■ Exercise aim: Copy out all lines carrying the word "three".

■ Source excerpt:
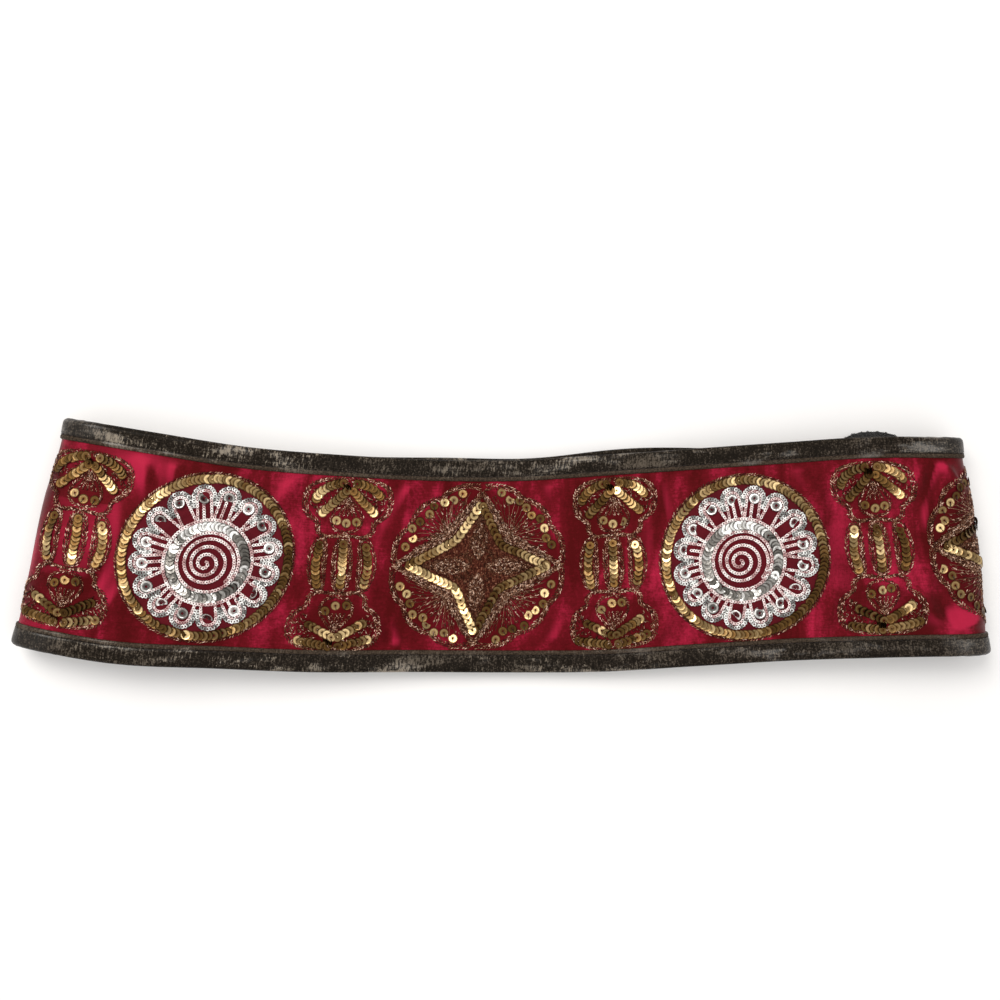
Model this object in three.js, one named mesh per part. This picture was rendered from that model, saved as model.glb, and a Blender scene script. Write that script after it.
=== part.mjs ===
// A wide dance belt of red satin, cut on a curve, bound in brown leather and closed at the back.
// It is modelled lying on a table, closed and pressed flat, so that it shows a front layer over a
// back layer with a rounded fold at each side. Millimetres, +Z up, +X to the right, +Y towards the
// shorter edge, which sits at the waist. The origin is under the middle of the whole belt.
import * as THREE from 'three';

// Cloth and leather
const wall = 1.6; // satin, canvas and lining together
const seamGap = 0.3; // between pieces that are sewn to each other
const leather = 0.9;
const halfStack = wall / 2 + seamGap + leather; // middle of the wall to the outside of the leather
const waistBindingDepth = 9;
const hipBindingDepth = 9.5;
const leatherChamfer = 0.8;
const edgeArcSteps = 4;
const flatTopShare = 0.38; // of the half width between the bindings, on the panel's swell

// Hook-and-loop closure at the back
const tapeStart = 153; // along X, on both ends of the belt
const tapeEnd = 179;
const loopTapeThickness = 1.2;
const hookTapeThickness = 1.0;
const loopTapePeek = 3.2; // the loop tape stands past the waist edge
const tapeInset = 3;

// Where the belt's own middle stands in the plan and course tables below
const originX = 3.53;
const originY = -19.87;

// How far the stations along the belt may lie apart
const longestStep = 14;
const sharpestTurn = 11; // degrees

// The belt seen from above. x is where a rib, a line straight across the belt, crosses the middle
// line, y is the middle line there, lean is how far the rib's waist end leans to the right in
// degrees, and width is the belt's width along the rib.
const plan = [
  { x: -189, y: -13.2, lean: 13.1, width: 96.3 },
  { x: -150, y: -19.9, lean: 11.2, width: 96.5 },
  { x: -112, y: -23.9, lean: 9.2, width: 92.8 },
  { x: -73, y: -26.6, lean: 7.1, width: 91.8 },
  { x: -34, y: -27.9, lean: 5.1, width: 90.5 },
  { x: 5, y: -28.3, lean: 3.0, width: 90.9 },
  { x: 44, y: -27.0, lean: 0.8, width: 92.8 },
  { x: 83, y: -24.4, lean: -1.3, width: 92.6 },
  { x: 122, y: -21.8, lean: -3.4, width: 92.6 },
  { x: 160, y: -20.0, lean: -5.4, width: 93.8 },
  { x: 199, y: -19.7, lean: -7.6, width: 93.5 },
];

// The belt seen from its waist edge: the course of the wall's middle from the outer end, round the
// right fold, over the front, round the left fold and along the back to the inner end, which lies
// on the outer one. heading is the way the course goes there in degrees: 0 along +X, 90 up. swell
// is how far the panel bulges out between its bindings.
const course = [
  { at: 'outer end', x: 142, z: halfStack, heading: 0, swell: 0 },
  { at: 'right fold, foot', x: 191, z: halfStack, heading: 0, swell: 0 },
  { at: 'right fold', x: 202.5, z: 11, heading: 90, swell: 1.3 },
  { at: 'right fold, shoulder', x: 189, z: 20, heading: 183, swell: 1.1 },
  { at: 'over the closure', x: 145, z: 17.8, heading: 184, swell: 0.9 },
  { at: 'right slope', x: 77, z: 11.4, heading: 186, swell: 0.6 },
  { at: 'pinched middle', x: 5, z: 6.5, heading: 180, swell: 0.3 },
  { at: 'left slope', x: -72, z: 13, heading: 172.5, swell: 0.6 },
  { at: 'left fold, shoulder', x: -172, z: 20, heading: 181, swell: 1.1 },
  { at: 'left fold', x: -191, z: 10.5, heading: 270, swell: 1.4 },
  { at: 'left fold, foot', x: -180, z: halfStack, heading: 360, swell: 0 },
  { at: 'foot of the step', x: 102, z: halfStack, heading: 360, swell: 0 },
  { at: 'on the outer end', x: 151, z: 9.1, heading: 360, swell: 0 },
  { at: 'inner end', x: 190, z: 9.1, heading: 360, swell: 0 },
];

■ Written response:
Model this object in three.js, one named mesh per part. This picture was rendered from that model, saved as model.glb, and a Blender scene script. Write that script after it.
import * as THREE from 'three';